Rows from a 3D modeling dataset:
---*---

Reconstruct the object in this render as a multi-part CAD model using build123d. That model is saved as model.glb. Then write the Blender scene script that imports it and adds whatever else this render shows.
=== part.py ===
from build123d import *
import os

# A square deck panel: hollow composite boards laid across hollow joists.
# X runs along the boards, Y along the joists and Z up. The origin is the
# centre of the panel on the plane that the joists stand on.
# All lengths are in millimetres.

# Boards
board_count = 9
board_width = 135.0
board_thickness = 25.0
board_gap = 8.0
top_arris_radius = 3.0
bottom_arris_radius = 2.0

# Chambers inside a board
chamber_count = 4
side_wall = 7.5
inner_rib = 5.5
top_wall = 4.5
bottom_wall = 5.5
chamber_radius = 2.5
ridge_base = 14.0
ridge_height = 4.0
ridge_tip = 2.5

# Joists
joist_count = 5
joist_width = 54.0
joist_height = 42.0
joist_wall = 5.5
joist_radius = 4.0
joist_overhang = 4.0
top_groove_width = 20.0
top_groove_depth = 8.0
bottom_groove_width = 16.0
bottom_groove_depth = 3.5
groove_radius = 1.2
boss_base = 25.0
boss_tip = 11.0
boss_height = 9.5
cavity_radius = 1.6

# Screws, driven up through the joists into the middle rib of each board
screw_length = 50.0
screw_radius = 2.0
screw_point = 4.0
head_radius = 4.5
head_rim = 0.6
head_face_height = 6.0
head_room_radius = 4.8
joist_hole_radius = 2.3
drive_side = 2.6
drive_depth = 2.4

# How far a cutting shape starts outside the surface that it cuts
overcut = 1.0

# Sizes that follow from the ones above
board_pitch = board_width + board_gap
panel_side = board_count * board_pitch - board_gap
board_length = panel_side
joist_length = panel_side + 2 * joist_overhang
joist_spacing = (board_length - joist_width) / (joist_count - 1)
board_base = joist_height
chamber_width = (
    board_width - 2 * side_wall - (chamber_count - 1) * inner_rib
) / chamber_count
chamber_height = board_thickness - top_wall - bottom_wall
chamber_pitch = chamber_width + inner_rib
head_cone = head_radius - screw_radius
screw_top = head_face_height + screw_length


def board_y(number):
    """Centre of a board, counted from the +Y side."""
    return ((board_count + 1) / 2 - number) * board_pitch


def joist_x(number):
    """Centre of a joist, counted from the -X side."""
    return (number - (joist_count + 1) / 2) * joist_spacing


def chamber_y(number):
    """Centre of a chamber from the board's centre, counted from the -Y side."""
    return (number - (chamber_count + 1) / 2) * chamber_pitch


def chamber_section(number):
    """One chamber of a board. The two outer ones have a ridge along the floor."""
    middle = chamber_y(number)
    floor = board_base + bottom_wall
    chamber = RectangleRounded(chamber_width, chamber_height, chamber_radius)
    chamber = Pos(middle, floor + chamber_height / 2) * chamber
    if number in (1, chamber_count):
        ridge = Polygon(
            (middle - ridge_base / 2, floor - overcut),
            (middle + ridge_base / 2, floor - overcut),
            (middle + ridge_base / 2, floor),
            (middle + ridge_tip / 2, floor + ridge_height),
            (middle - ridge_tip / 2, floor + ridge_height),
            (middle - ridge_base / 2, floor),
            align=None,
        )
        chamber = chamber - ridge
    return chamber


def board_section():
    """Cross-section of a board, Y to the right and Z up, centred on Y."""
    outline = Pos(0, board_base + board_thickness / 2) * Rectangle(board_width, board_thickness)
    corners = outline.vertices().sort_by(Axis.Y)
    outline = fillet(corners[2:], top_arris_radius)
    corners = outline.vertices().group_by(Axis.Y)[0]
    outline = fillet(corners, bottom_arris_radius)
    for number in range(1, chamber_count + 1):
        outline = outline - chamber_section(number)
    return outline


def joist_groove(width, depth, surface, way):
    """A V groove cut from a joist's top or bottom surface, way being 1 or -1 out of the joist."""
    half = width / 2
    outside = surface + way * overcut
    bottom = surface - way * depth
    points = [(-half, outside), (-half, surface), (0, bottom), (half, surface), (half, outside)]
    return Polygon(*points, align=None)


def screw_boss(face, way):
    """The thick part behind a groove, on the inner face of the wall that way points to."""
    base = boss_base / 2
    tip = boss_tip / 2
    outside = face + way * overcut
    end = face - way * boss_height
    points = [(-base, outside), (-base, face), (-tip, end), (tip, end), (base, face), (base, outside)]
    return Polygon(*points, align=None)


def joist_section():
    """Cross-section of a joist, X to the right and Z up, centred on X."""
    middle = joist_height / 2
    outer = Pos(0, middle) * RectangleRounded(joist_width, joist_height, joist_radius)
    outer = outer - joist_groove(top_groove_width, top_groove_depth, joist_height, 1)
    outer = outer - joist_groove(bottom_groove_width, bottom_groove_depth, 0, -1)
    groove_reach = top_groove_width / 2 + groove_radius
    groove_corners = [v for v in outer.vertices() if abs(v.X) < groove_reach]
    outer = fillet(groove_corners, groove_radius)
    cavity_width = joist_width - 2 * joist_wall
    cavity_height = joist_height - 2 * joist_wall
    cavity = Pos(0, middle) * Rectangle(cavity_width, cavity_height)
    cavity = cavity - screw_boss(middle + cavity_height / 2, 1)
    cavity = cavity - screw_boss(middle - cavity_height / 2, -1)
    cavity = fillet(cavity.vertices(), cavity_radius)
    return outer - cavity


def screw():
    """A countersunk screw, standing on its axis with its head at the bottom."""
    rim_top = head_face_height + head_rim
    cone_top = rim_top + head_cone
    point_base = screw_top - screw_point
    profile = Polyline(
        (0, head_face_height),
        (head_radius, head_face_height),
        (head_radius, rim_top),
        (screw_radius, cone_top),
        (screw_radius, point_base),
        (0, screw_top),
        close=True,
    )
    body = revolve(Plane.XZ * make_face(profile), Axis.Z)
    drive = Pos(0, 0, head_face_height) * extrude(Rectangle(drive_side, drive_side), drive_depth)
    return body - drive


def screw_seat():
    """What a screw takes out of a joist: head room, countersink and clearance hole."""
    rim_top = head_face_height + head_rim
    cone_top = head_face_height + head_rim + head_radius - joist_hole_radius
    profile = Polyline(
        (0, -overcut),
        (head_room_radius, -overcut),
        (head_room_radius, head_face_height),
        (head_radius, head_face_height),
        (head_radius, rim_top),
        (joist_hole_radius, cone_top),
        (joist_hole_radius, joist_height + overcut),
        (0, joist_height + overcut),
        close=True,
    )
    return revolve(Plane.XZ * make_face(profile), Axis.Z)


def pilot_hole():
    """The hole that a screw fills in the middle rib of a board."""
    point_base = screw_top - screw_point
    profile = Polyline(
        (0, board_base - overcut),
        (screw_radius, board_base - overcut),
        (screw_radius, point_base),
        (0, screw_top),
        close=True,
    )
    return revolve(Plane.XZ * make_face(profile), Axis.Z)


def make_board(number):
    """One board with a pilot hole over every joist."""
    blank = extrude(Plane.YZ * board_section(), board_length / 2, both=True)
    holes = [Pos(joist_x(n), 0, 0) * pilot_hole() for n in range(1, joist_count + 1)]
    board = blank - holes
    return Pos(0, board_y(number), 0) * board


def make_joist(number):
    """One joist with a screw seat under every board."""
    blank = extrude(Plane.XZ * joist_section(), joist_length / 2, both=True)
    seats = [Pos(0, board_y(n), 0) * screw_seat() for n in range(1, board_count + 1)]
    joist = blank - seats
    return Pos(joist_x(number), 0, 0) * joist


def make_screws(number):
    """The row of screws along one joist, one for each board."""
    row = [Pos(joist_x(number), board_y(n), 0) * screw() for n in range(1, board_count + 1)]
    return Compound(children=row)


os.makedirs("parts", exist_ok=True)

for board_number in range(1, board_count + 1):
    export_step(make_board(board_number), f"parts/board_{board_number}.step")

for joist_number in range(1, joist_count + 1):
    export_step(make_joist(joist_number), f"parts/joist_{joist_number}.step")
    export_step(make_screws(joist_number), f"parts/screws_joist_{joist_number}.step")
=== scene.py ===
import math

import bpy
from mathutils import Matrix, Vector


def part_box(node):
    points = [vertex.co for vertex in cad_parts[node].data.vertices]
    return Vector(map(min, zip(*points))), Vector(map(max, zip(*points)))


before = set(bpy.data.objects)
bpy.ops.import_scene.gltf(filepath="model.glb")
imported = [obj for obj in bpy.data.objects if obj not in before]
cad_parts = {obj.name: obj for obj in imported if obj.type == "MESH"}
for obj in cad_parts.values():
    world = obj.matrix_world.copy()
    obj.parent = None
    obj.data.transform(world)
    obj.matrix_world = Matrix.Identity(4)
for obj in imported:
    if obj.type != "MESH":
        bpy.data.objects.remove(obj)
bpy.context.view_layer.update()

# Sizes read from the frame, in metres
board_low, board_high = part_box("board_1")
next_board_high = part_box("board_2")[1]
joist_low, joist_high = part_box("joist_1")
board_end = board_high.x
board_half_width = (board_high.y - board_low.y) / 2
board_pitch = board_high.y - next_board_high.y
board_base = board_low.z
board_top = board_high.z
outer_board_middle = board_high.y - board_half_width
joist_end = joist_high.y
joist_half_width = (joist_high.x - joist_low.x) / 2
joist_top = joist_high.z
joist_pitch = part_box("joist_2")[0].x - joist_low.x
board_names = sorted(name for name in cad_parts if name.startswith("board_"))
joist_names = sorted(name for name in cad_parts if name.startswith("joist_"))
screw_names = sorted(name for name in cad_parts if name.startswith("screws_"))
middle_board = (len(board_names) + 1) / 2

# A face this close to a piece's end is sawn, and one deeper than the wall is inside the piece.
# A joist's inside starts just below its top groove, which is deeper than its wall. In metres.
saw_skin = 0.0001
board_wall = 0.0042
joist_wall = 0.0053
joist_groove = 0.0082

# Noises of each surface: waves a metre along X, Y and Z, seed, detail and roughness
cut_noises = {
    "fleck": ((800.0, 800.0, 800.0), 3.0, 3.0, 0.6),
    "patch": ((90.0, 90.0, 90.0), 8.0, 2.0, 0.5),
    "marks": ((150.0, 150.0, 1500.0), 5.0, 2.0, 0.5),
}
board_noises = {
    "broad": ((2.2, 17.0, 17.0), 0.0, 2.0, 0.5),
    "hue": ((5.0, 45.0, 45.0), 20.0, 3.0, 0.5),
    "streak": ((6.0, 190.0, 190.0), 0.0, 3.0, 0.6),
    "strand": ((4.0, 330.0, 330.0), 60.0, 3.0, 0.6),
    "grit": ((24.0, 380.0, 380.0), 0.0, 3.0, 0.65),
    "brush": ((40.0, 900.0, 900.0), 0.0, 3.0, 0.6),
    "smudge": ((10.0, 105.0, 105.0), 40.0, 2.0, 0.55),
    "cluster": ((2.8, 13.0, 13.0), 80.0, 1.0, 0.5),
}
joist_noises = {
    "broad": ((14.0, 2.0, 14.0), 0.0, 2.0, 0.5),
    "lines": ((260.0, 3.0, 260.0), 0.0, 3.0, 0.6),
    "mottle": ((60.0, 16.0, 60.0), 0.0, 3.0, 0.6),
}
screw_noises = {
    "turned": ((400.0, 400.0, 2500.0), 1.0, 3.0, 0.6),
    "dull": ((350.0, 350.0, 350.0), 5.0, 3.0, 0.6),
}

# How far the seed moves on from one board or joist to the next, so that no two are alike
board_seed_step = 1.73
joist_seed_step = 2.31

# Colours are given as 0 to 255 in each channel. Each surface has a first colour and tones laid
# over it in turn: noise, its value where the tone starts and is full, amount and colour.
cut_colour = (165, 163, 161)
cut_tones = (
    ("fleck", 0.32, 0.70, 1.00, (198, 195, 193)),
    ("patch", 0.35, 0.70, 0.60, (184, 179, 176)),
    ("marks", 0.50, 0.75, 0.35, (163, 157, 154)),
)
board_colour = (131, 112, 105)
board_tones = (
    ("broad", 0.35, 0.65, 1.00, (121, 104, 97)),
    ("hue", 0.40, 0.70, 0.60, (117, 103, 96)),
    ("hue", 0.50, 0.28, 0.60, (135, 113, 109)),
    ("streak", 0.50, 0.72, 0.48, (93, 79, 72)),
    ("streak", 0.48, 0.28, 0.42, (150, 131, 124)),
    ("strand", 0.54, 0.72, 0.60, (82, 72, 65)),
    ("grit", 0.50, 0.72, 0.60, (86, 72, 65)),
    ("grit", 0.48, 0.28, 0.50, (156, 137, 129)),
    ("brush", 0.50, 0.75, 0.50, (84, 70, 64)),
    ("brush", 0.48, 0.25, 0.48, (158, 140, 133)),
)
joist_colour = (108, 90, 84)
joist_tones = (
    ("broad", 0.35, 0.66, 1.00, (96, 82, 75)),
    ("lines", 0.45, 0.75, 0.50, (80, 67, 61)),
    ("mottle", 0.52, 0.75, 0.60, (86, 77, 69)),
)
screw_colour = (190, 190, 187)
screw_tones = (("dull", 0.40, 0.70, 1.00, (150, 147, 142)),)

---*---

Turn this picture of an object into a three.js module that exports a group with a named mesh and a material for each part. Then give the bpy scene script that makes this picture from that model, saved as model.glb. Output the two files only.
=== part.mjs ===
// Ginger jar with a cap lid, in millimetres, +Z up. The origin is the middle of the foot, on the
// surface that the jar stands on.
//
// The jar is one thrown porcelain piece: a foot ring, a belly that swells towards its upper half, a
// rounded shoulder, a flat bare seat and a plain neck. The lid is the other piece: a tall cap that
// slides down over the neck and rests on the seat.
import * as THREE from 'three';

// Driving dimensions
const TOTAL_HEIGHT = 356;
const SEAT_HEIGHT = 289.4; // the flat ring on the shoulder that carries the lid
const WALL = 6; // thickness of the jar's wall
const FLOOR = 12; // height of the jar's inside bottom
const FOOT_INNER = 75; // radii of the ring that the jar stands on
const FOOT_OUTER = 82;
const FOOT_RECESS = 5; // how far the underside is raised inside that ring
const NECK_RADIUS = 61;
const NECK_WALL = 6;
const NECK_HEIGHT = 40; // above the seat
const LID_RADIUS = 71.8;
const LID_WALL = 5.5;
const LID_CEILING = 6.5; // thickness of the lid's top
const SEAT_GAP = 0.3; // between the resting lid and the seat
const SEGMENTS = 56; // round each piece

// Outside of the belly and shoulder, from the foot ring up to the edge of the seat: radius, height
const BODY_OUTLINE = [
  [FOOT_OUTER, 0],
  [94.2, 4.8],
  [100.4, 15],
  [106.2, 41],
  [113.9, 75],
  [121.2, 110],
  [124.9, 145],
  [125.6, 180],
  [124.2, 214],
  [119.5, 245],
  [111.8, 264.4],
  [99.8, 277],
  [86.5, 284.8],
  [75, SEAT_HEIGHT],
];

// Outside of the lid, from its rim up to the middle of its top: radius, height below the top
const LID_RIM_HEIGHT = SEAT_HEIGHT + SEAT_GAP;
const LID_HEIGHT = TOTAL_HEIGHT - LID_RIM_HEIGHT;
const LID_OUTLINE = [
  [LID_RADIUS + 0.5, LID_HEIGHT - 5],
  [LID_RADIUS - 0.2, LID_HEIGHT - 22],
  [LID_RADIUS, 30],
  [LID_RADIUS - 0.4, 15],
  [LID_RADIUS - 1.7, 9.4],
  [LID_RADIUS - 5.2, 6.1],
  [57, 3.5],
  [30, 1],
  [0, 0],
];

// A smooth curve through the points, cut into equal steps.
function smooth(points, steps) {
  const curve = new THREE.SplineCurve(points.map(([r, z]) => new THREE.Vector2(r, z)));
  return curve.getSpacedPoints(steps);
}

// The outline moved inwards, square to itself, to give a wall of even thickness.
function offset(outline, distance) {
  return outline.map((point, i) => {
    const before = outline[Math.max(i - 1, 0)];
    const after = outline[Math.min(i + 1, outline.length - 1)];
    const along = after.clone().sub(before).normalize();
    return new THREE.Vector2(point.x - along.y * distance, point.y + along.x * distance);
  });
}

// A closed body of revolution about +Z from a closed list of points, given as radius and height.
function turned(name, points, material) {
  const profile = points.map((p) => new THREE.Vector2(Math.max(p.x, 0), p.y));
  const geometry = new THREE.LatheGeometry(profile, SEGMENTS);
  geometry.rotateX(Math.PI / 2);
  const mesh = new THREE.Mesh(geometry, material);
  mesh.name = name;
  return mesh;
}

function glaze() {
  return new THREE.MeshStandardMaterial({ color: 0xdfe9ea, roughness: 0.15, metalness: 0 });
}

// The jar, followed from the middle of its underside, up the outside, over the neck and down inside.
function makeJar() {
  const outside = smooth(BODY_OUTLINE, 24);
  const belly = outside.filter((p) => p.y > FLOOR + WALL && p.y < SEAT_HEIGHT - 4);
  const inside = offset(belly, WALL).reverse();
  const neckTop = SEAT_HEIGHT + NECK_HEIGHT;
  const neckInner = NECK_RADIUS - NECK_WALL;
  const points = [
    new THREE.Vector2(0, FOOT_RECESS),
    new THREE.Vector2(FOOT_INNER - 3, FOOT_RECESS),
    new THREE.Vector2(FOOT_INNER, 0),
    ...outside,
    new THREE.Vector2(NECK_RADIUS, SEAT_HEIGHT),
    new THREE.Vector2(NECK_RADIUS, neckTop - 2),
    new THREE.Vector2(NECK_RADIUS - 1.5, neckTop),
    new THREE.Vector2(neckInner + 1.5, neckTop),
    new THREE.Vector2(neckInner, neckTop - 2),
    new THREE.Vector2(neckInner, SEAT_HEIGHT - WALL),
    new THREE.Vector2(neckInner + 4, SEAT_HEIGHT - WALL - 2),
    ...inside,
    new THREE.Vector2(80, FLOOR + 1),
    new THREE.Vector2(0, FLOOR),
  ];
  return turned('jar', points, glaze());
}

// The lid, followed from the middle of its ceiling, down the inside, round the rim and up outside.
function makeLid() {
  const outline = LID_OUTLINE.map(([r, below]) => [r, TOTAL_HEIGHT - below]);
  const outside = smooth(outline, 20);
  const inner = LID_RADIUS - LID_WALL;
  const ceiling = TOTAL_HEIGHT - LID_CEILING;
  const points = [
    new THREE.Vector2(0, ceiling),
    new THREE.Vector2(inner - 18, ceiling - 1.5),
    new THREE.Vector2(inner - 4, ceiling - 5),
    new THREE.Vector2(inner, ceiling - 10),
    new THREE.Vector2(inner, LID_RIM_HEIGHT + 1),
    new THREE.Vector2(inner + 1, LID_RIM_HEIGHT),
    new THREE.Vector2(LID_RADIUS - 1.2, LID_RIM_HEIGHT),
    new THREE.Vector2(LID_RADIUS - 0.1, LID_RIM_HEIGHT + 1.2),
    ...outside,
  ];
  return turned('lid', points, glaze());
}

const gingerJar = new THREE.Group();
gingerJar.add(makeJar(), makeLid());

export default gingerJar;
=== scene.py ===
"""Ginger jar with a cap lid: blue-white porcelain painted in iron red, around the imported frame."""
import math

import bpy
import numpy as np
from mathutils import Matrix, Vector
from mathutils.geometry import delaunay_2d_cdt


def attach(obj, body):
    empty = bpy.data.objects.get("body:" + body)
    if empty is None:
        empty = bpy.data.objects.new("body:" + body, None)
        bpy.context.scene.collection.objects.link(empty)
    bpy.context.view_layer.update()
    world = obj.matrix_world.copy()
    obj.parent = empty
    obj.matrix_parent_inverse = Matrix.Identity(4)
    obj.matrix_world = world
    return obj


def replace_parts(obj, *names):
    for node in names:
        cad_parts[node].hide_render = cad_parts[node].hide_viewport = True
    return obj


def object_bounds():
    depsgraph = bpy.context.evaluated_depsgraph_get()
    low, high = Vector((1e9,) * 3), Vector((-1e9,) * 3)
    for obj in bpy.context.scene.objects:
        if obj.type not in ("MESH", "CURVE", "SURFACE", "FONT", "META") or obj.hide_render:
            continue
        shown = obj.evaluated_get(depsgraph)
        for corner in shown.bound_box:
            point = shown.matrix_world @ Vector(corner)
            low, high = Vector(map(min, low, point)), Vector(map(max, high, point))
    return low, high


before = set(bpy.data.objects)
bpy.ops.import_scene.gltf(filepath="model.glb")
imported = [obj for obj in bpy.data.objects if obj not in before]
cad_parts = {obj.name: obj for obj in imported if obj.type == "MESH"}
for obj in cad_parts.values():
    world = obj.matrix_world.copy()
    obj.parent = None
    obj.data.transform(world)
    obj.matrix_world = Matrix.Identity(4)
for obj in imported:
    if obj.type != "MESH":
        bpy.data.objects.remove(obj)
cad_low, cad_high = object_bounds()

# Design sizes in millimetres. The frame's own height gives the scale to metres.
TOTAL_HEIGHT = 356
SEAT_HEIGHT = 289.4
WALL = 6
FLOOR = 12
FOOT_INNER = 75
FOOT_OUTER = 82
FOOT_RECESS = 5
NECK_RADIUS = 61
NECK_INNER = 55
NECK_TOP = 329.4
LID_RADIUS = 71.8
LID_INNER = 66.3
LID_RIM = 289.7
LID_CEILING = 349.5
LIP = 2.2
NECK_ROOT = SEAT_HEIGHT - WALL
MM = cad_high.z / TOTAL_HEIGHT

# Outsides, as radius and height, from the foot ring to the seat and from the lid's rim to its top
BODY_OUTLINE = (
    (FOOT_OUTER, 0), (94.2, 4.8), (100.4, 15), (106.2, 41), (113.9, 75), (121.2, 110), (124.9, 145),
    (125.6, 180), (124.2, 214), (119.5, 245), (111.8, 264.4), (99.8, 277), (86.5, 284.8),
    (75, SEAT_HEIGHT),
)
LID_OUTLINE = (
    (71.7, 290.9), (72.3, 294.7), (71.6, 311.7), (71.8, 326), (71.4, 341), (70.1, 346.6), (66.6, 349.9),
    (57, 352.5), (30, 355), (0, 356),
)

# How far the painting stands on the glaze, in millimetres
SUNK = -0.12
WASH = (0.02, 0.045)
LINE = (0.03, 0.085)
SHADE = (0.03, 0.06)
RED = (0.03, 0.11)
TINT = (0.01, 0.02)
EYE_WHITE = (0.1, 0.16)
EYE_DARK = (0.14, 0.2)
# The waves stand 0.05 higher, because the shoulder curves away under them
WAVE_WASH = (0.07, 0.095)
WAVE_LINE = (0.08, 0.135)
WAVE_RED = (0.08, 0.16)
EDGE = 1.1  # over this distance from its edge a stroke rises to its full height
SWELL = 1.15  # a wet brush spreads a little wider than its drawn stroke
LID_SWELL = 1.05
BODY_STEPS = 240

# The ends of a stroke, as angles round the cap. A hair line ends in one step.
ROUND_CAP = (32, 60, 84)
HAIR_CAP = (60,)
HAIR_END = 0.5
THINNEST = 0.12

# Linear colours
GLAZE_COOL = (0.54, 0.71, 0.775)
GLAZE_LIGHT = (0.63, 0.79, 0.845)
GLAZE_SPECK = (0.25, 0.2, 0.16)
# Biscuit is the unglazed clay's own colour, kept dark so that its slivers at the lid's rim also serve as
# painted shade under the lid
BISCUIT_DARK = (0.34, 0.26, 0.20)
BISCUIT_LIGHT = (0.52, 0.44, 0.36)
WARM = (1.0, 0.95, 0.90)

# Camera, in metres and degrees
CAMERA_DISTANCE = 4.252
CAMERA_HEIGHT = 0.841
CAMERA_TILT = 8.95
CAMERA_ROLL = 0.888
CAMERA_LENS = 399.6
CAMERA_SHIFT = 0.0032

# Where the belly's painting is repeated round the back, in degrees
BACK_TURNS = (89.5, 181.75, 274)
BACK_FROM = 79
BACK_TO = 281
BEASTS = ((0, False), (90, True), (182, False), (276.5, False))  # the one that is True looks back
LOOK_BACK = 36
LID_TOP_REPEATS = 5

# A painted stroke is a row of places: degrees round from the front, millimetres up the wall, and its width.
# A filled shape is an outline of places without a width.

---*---

▶ [WRITTEN EXERCISE]:
Proceeding from the line containing "const gingerJar = new THREE.Group();" through the line containing "for node in", transcribe the lines above exactly, both end lines included.

▶ [THE RESPONSE]:
const gingerJar = new THREE.Group();
gingerJar.add(makeJar(), makeLid());

export default gingerJar;
=== scene.py ===
"""Ginger jar with a cap lid: blue-white porcelain painted in iron red, around the imported frame."""
import math

import bpy
import numpy as np
from mathutils import Matrix, Vector
from mathutils.geometry import delaunay_2d_cdt


def attach(obj, body):
    empty = bpy.data.objects.get("body:" + body)
    if empty is None:
        empty = bpy.data.objects.new("body:" + body, None)
        bpy.context.scene.collection.objects.link(empty)
    bpy.context.view_layer.update()
    world = obj.matrix_world.copy()
    obj.parent = empty
    obj.matrix_parent_inverse = Matrix.Identity(4)
    obj.matrix_world = world
    return obj


def replace_parts(obj, *names):
    for node in names:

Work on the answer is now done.